One of us (Jo Paoletti) is an expert in dress history and has argued at length that the gender division in infant and toddler fashion is fairly recent and far from universal. The pink-for-girls/blue-for-boys divide used to be just the reverse in Belgium and parts of Germany and Switzerland. And pink-blue symbolism did not spread outside Europe until after the globalization of the children's clothing market. In the United States there seems to have been no commonly accepted gender significance for infant clothing color until the middle of the 20th century. In fact, before 1920, baby clothing was almost completely gender-neutral.

The facts that the pink/blue gender distinction is historically new and not universal would seem to put the kibosh on the idea that gendered color preference is innate. But at least one psychologist has questioned the historical evidence. And therein lies the argument. Marco del Giudice recently published a letter in the journal Archives of Sexual Behavior calling the kind of evidence Paoletti uses -- museum objects and manuscripts -- "anecdotal." To be fair, both del Giudice and Paoletti agree that her argument has been misread as a claim that color preference once reversed in the United States. But this is not the point we make here. The question is, what counts as good evidence of a historical shift in consumer culture?

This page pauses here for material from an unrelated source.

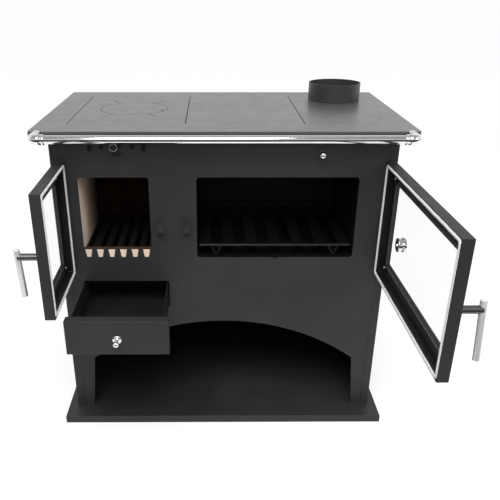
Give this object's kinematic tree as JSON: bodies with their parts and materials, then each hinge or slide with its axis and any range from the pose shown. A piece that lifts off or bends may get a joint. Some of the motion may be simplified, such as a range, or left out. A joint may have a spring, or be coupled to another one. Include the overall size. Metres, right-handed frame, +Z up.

True to the quantitative traditions of his own field, del Giudice counts pink and blue references using an app called Google Ngram Viewer. It's pretty impressive to someone who loves numbers. The Google app searches word appearances in some 5 million English-language books. Del Giudice searched for phrases such as "pink for girls" and "blue for girls." He found no evidence of color-preference reversals, but he found support for Paoletti's idea that stronger color-gender associations appeared during the 1950s. In contrast, and true to the traditions of the cultural historian, we do not put as much stock in counting words from books. A book search doesn't capture the sources with the strongest evidence. Mail-order catalogs, images of actual clothing, paper dolls, birth announcements, and manuscript sources such as lists of shower gifts in baby books provide a more direct way to understand everyday practices that books often ignore. Baby albums, for example, make it clear that in the 1930s, newborn boys and girls across the United States received both pink and blue dresses and sweaters, proof that our current "rules" had yet to completely jell. Before 1940 there was a stronger correlation between clothing color and hair color than clothing color and sex -- blue was for blonde babies, pink for brunettes.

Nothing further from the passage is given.